The others were generally much younger, but some of them, though not
clean past their youth, yet had about them some smacks of the saltness
of age. The old man was the most self-possessed; the others displayed
a nervous tremor at our approach; those nearest us sidled closer to
their more remote and, as they no doubt thought, fortunate fellows;
they were all extremely ill-favoured in face, but their figures were
not so outres, except that they appeared emaciated and starved,
otherwise they would have been men of good bulk. Their legs were
straight, and their height would average five feet nine inches, all
being much taller than Mr. Tietkens or I. Two remained at a distance;
these had a great charge to superintend, it being no less than that of
the trained wild dogs belonging to the tribe. There were three large
dogs, two of a light sandy, and one of a kind of German colley colour.
These natives were armed with an enormous number of light barbed
spears, each having about a dozen. They do not appear to use the
boomerang very generally in this part of the continent, although we
have occasionally picked up portions of old ones in our travels. Mr.
Tietkens gave each of these natives a small piece of sugar, with which
they seemed perfectly charmed, and in consequence patted the seat of
their intellectual - that is to say, digestive - organs with great
gusto, as the saccharine morsels liquefied in their mouths. They
seemed highly pleased with the appearance and antics of my little dog,
who both sat and stood up at command in the midst of them.
They kept their own dogs away, I presume, for fear we might want to
seize them for food - wild dog standing in about the same relation to a
wild Australian native, as a sheep would to a white man. They eat all
the grown dogs they can catch, but keep a few pups to train for
hunting, and wonderful hunting dogs they are. Hence their fear of our
taking their pets. The old gentleman was much delighted with my watch.
I then showed them some matches, and the instantaneous ignition of
some grass in the midst of them was rather too startling a phenomenon
for their weak minds; some of them rose to depart. The old man,
however, reassured them. I presented him with several matches, and
showed him how to use them; he was very much pleased, and having no
pockets in his coat - for I might have previously remarked they were
arrayed in Nature's simple garb - he stuck them in his hair. Mr.

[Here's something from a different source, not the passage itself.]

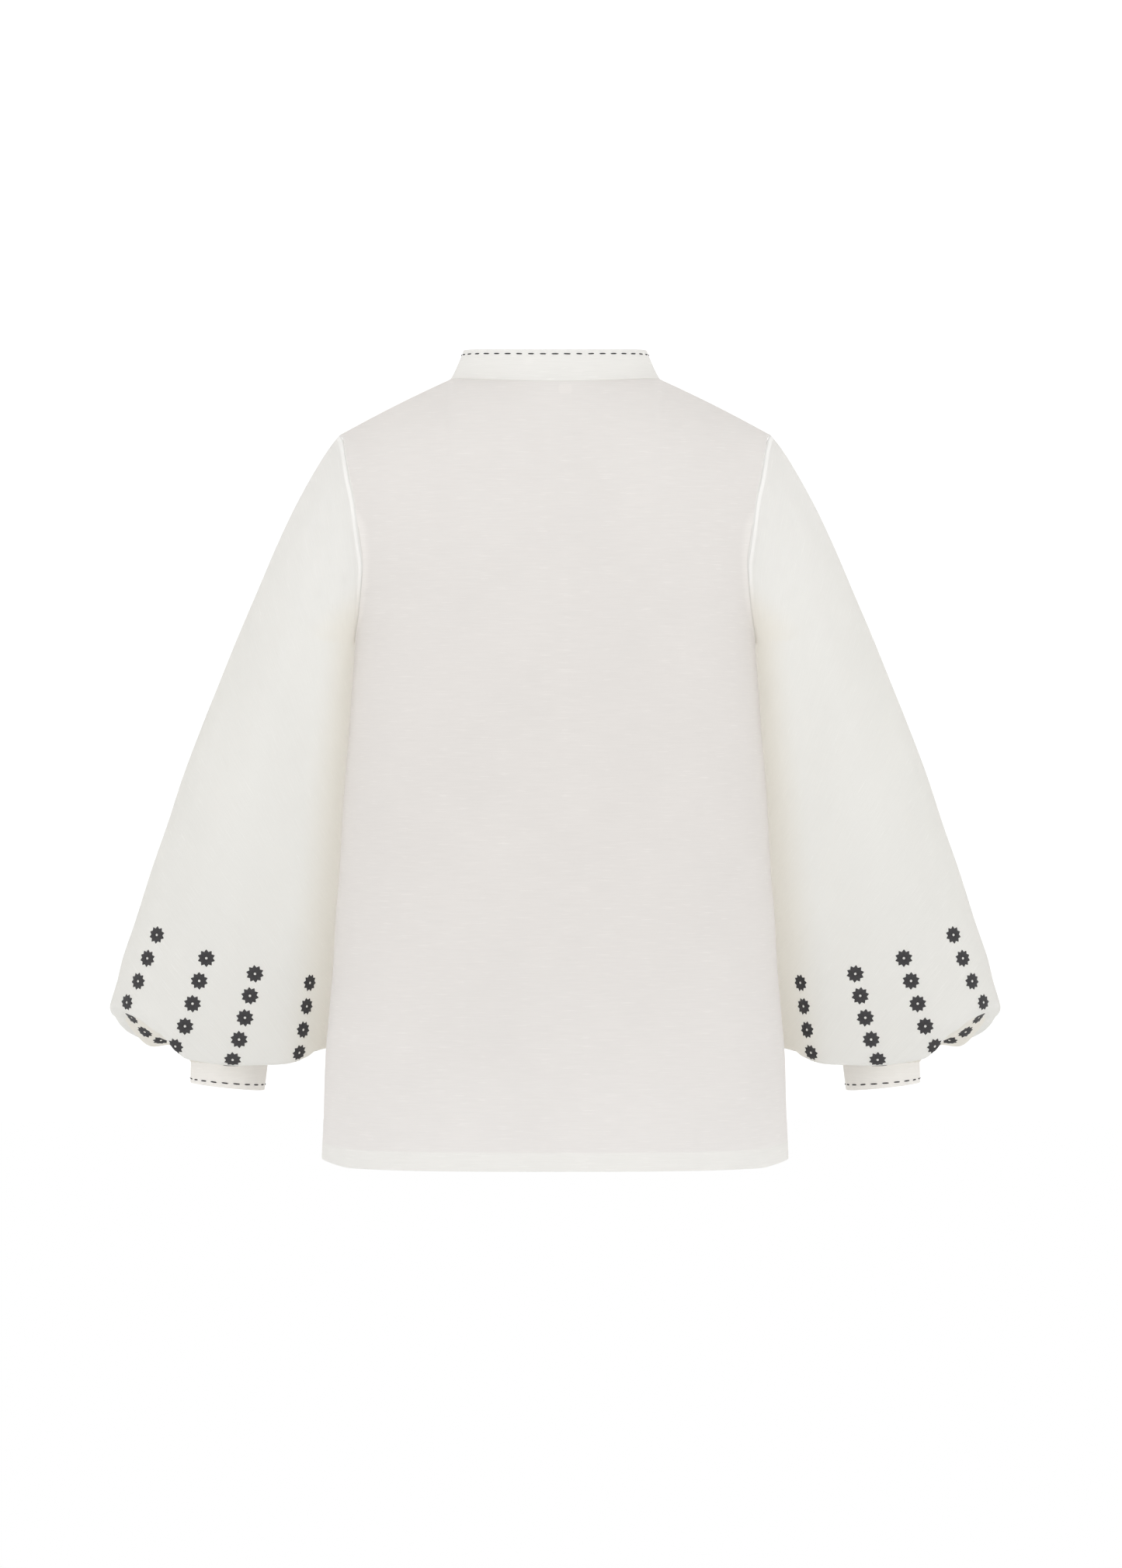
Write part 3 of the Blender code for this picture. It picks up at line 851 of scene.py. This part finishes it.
def crease_heights(grid):
    """How far the short creases lift each point, by its side of the sleeve."""
    lift = np.zeros(grid.shape[:2])
    place = grid[..., [0, 2]]
    from_middle = grid[..., 1] - grid[..., 1].mean(axis=1, keepdims=True)
    for side, creases in CREASES.items():
        on_side = ease_all(side * from_middle / 20)
        for crease in (Crease(*row) for row in creases):
            start = np.array((crease.x, crease.z))
            run = np.array((crease.to_x, crease.to_z)) - start
            t = np.clip((place - start) @ run / (run @ run), 0, 1)
            away = np.linalg.norm(place - start - t[..., None] * run, axis=2)
            shape = 0.35 + 0.65 * np.sin(np.pi * np.clip(t, 0.05, 0.95))
            lift += on_side * crease.high * shape * np.exp(-(away / crease.wide) ** 2)
    return lift


def sleeve_grid():
    """Outside of the left sleeve, from the armhole to the cuff."""
    angles = [180 + 360 * i / AROUND for i in range(AROUND)]
    places = [k + i / steps for k, steps in enumerate(PLACE_STEPS) for i in range(steps)]
    places.append(len(RINGS) - 1)
    grid = np.array([[tuple(p) for p in ring_points(place, angles)] for place in places])
    out = normals(grid, True)
    turn = np.radians(angles)
    away = ease_all((np.cos(turn) + 0.95) / 0.5)
    from_edge = ease_all(np.array(places)[:, None] / 2)
    lift = swing_heights(places, angles) * away + crease_heights(grid) * from_edge
    grid += out * lift[..., None]

    lip = grid[-1]
    cuff = np.array([tuple(p) for p in cuff_ring(0, CUFF_TOP_RADIUS + GAP, angles)])
    under = []
    turned = np.degrees((turn + np.pi) % (2 * np.pi) - np.pi)
    for k in range(1, UNDER_ROWS + 1):
        s = k / UNDER_ROWS
        sag = SAG_DEEP * np.exp(-((turned - SAG_ANGLE) / SAG_WIDE) ** 2
                                - ((s - SAG_PLACE) / SAG_LONG) ** 2)
        arch = ARCH_HIGH * np.exp(-((turned - ARCH_ANGLE) / ARCH_WIDE) ** 2)
        arch *= math.sin(math.pi * s)
        fall = sag * min(s / 0.1, 1) - arch
        wave = PLEAT_HIGH * s**0.7 * np.cos(PLEATS * turn + 1.3 * np.sin(3 * turn))
        lift = UNDER_LIFT * s**4 * (1 - s) * np.maximum(np.cos(turn), 0) ** 1.5
        row = mix(lip, cuff, s)
        row[:, 2] += (wave + lift - fall) * (1 - 0.8 * (s == 1))
        under.append(row)
    return np.concatenate([grid, np.array(under)])


SLEEVE = sleeve_grid()


def from_body(grid):
    """How far each point of the sleeve stands off the body, for the painted warm shade there.

    The armhole's part counts as far, and the underside as near, so that the underside takes that
    painted shade too.
    """
    away = np.array([[x - body_out(max(z, HEM), y) for x, y, z in row] for row in grid])
    away += WARM_SHADE_FROM * ease_all((grid[..., 2] - WARM_SHADE_TOP) / WARM_SHADE_FADE)
    away[-UNDER_ROWS:] = UNDER_AWAY
    return away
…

Tietkens, during this time, was smoking, and the sight of smoke
issuing from his mouth seemed to disturb even the old man's assumed
imperturbability, and he kept much closer to me in consequence. I next
showed them a revolver, and tried to explain the manner of using it.

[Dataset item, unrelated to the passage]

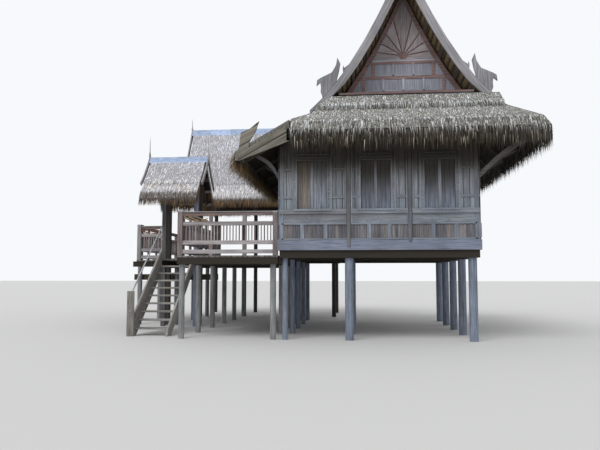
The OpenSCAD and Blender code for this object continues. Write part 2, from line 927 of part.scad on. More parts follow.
// Bowed bracket from a wall face at x0 to the underside of the rafters at x1
module bracket(y, x0, x1, under) {
    side = x1 > x0 ? 1 : -1;
    low = [x0, bracket_foot_z];
    high = [x0, bracket_foot_z + bracket_foot_h];
    outer = [x1 + side * bracket_head_w, lookup(x1 + side * bracket_head_w, under)];
    inner = [x1, lookup(x1, under)];
    prism_y(y - bracket_w / 2, y + bracket_w / 2,
        concat(bowed(low, outer, side * bracket_bow, 6), bowed(inner, high, -side * bracket_bow, 6)));
}

module eave_brackets() {
    color(beam_colour)
        for (row = [0:row_count - 1]) {
            bracket(row * row_pitch, left_face_x - framing_t, left_face_x - left_bracket_reach, sunk(lean_to_under, rafter_h));
            bracket(row * row_pitch, right_face_x + framing_t, right_bracket_x, reversed(sunk(right_under, rafter_h)));
        }
}

// Terrace in front of the aisle and behind the gate
deck_under = deck_top - deck_t;
deck_beam_under = deck_under - deck_beam_h;
deck_post_r = deck_post_d / 2;
terrace_x1 = left_face_x - edge_board_t;
terrace_x0 = terrace_x1 - terrace_w;
terrace_y0 = front_y;
far_deck_x0 = terrace_x0 - far_deck_w;
far_deck_y0 = 4240;
rear_ridge_y = 9840;
rear_front_y = rear_ridge_y - rear_depth / 2;
rear_back_y = rear_ridge_y + rear_depth / 2;
rear_edge = 150;
rear_post_r = 80;
gate_x0 = -5910;
gate_x1 = gate_x0 + gate_post_gap;
gate_y = 3915;
terrace_y1 = rear_front_y - rear_post_r;
landing_x0 = gate_x0 - gate_post_w / 2 - 20;
landing_x1 = gate_x1 + gate_post_w / 2 + 20;
landing_y0 = 2840;

terrace_posts_x = [terrace_x0 + deck_post_r + 20, terrace_x1 - deck_post_r - 60];
far_posts_x = [far_deck_x0 + deck_post_r + 20, (far_deck_x0 + terrace_x0) / 2];
far_rows = [far_deck_y0 + deck_post_r + 20, (far_deck_y0 + terrace_y1) / 2, terrace_y1 - deck_post_r - 20];
front_rows = concat([for (row = [0:row_count - 1]) row * row_pitch], [terrace_y1 - deck_post_r - 20]);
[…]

Most of them repeated the word bang when I said it; but when I fired
it off they were too agitated to take much notice of its effect on the
bark of a tree, which might otherwise have served to point a moral or
adorn a tale in the oral traditions of their race for ever. At the
report of the revolver all rose and seemed in haste to go, but I would
not allow my dear old friend to depart without a few last friendly
expressions. One of these natives was pitted with small-pox. They
seemed to wish to know where we were going, and when I pointed west,
and by shaking my fingers intimated a long way, many of them pulled
their beards and pointed to us, and the old man gave my beard a slight
pull and pointed west; this I took to signify that they were aware
that other white people like us lived in that direction. The
conference ended, and they departed over the hills on the east side of
the pass, but it was two hours before they disappeared.
All the horses which had escaped in hobbles the other night now came
to water, and were put through the pass again.